Kaplansky's conjectures on groups rings

Let K be a field, and G a torsion-free group. Kaplansky's zero divisor conjecture states that the group ring K[G] does not contain any zero divisors, that is, it is a domain. No counterexamples have been found and the conjecture has been proved for wide classes of groups. Two related conjectures are:

• K[G] does not contain any non-trivial units - if ab = 1 in K[G], then a = k.g for some k in K and g in G.
• K[G] does not contain any non-trivial idempotents - if a2 = a, then a = 1 or a = 0.

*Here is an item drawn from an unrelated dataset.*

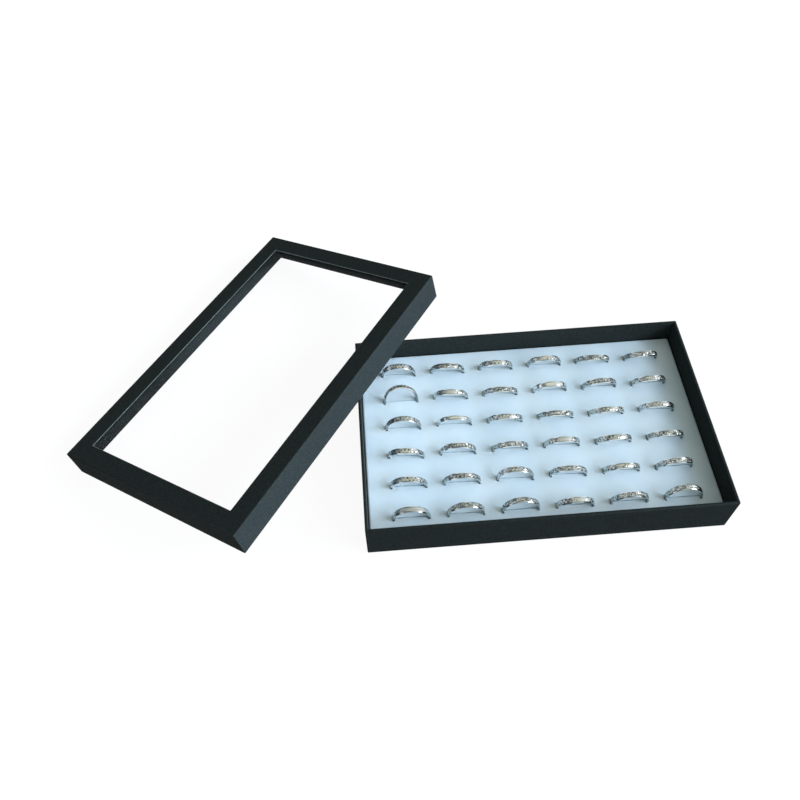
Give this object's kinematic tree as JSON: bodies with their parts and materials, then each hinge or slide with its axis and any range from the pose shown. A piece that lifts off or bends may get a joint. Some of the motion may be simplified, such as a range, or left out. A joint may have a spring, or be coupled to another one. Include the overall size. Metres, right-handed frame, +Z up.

The zero-divisor conjecture implies the idempotent conjecture and is implied by the units conjecture. As of 2014 all three are open. Another related conjecture is the Kadison idempotent conjecture, also known as the Kadison–Kaplansky conjecture, which generalises Kaplansky's idempotent conjecture to the reduced group C*-algebra. The idempotent and zero-divisor conjectures have implications for geometric group theory. If the Farrell-Jones conjecture holds for K[G] then so does the idempotent conjecture.

Kaplansky's conjecture on Banach algebras

This conjecture states that every algebra homomorphism from the Banach algebra C(X) (where X is a compact Hausdorff topological space) into any other Banach algebra, is necessarily continuous. The conjecture is equivalent to the statement that every algebra norm on C(X) is equivalent to the usual uniform norm. (Kaplansky himself had earlier shown that every complete algebra norm on C(X) is equivalent to the uniform norm.)

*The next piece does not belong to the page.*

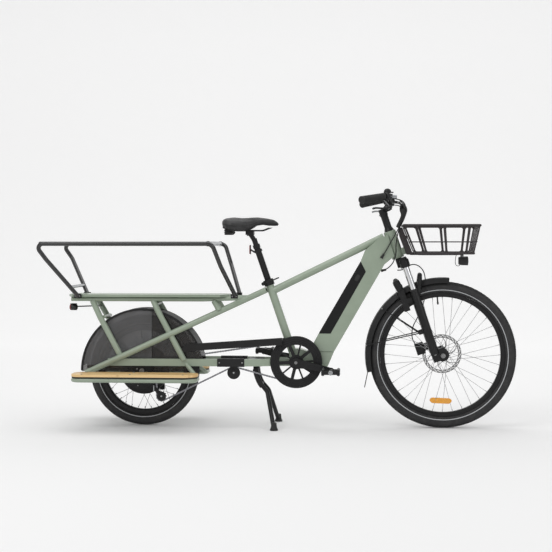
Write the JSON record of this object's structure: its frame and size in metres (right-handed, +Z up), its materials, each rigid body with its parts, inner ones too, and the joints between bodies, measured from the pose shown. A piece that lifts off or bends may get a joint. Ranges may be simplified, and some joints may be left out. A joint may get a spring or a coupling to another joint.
{
  "type": "cargo bicycle",
  "caption": "Longtail electric cargo bicycle with a rear passenger deck, safety rails, footboards, front basket, suspension fork and double-leg stand.",
  "frame": {"origin": "centre of the bounding box in plan, at the ground under the tyres", "axes": "+X forward, +Y to the rider's left, +Z up"},
  "size_m": [2.1701, 0.6676, 1.1],
  "materials": {
    "frame_paint": "satin",
    "bamboo": "satin",
    "black_tube": "satin",
    "black_plastic": "matte",
    "smoked_panel": "satin",
    "lamp_plastic": "gloss",
    "basket_black": "matte",
    "chain_steel": "satin",
    "black_alloy": "satin",
    "axle_steel": "satin",
    "chrome_tube": "polished",
    "grip_rubber": "matte",
    "cable_rubber": "satin",
    "tyre_rubber": "matte",
    "spoke_steel": "satin",
    "saddle_cover": "satin",
    "battery_case": "satin"
  },
  "bodies": {
    "frame": {"head_tube": "frame_paint", "down_tube": "frame_paint", "top_tube": "frame_paint", "seat_tube": "frame_paint", "bottom_bracket_shell": "frame_paint", "lower_stays": "frame_paint", "diagonal_stays": "frame_paint", "upright_stays": "frame_paint", "rack_rails": "frame_paint", "rack_platform": "frame_paint", "footboard_tubes": "frame_paint", "footboards": "bamboo", "safety_rails": "black_tube", "rear_mudguard": "black_plastic", "wheel_skirts": "smoked_panel", "rear_light": "lamp_plastic", "basket": "basket_black", "headlight": "lamp_plastic", "frame_covers": "black_plastic", "chain": "chain_steel", "frame_brackets": "black_alloy", "seat_clamp": "black_alloy", "axle_and_bearings": "axle_steel", "derailleur": "black_alloy", "rear_caliper": "black_alloy"},
    "steering": {"fork_crown": "black_alloy", "stanchions": "chrome_tube", "stem": "black_alloy", "handlebar": "black_alloy", "grips": "grip_rubber", "controls": "black_plastic", "control_cables": "cable_rubber"},
    "slider": {"fork_lowers": "black_alloy", "front_axle": "axle_steel", "front_mudguard": "black_plastic", "front_caliper": "black_alloy", "ring_lock": "black_plastic"},
    "front_wheel": {"front_tyre": "tyre_rubber", "front_rim": "black_alloy", "front_spokes": "spoke_steel", "front_hub": "black_alloy"},
    "rear_wheel": {"rear_tyre": "tyre_rubber", "rear_rim": "black_alloy", "rear_spokes": "spoke_steel", "hub_motor": "black_alloy"},
    "crankset": {"chainring": "black_plastic", "crank_arms": "black_alloy"},
    "pedal_right": {"right_pedal": "black_plastic"},
    "pedal_left": {"left_pedal": "black_plastic"},
    "freewheel_cog": {"freewheel": "axle_steel"},
    "jockey_guide": {"guide_jockey": "black_plastic"},
    "jockey_tension": {"tension_jockey": "black_plastic"},
    "idler": {"idler_pulley": "black_plastic"},
    "stand": {"stand_legs": "black_alloy"},
    "lever_right": {"right_brake_lever": "black_alloy"},
    "lever_left": {"left_brake_lever": "black_alloy"},
    "striker": {"bell_striker": "black_plastic"},
    "seat": {"seatpost": "black_alloy", "saddle": "saddle_cover"},
    "battery_pack": {"battery": "battery_case"}
  },
  "joints": [
    {"name": "steering_turn", "type": "hinge", "parent": "frame", "child": "steering", "pos_m": [0.54675, 0, 0.781], "axis": [-0.3173, 0, 0.9483], "range_deg": [-35, 35], "deforming": ["control_cables"]},
    {"name": "fork_travel", "type": "slide", "parent": "steering", "child": "slider", "axis": [-0.3173, 0, 0.9483], "range_m": [0, 0.05], "stiffness_N_per_m": 9000, "springref_m": -0.04, "deforming": ["control_cables"]},
    {"name": "front_wheel_spin", "type": "hinge", "parent": "slider", "child": "front_wheel", "pos_m": [0.74825, 0, 0.337], "axis": [0, 1, 0], "continuous": true},
    {"name": "rear_wheel_spin", "type": "hinge", "parent": "frame", "child": "rear_wheel", "pos_m": [-0.63625, 0, 0.258], "axis": [0, 1, 0], "continuous": true},
    {"name": "crank_spin", "type": "hinge", "parent": "frame", "child": "crankset", "pos_m": [0.07775, 0, 0.303], "axis": [0, 1, 0], "continuous": true},
    {"name": "right_pedal_spin", "type": "hinge", "parent": "crankset", "child": "pedal_right", "pos_m": [0.23878, 0, 0.26701], "axis": [0, 1, 0], "continuous": true},
    {"name": "left_pedal_spin", "type": "hinge", "parent": "crankset", "child": "pedal_left", "pos_m": [-0.08328, 0, 0.33899], "axis": [0, 1, 0], "continuous": true},
    {"name": "freewheel_spin", "type": "hinge", "parent": "frame", "child": "freewheel_cog", "pos_m": [-0.63625, 0, 0.258], "axis": [0, 1, 0], "continuous": true},
    {"name": "guide_jockey_spin", "type": "hinge", "parent": "frame", "child": "jockey_guide", "pos_m": [-0.59325, 0, 0.193], "axis": [0, 1, 0], "continuous": true},
    {"name": "tension_jockey_spin", "type": "hinge", "parent": "frame", "child": "jockey_tension", "pos_m": [-0.54775, 0, 0.141], "axis": [0, 1, 0], "continuous": true},
    {"name": "idler_spin", "type": "hinge", "parent": "frame", "child": "idler", "pos_m": [-0.21125, 0, 0.252], "axis": [0, 1, 0], "continuous": true},
    {"name": "stand_fold", "type": "hinge", "parent": "frame", "child": "stand", "pos_m": [-0.11125, 0, 0.262], "axis": [0, 1, 0], "range_deg": [0, 88]},
    {"name": "right_brake_lever_pull", "type": "hinge", "parent": "steering", "child": "lever_right", "pos_m": [0.51218, -0.20784, 1.02166], "axis": [-0.5922, 0.6327, -0.499], "range_deg": [0, 10], "stiffness_Nm_per_rad": 2, "springref_deg": -14.32},
    {"name": "left_brake_lever_pull", "type": "hinge", "parent": "steering", "child": "lever_left", "pos_m": [0.51218, 0.20784, 1.02166], "axis": [0.5922, 0.6327, 0.499], "range_deg": [0, 10], "stiffness_Nm_per_rad": 2, "springref_deg": -14.32},
    {"name": "bell_striker_flick", "type": "hinge", "parent": "steering", "child": "striker", "pos_m": [0.51575, -0.176, 1.078], "axis": [0, 0, -1], "range_deg": [0, 20], "stiffness_Nm_per_rad": 0.02, "springref_deg": -34.38},
    {"name": "seatpost_height", "type": "slide", "parent": "frame", "child": "seat", "axis": [-0.3239, 0, 0.9461], "range_m": [-0.12, 0.09]},
    {"name": "battery_release", "type": "slide", "parent": "frame", "child": "battery_pack", "axis": [-1, 0, 0], "range_m": [0, 0.065]}
  ],
  "couplings": [
    {"joint": "freewheel_spin", "follows": "crank_spin", "ratio": 2.6667},
    {"joint": "guide_jockey_spin", "follows": "crank_spin", "ratio": -4.3636},
    {"joint": "tension_jockey_spin", "follows": "crank_spin", "ratio": 4.3636},
    {"joint": "idler_spin", "follows": "crank_spin", "ratio": -3.6923}
  ]
}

In the mid-1970s, H. Garth Dales and J. Esterle independently proved that, if one furthermore assumes the validity of the continuum hypothesis, there exist compact Hausdorff spaces X and discontinuous homomorphisms from C(X) to some Banach algebra, giving counterexamples to the conjecture.

In 1976, R. M. Solovay proved (building on work of H. Woodin) that Kaplansky's conjecture is unprovable from the axioms of ZFC(Zermelo–Fraenkel set theory + axiom of choice). However, it is somewhat comparable with the continuum hypothesis; If Kaplansky's conjecture is assumed as an axiom, the continuum hypothesis is necessarily false.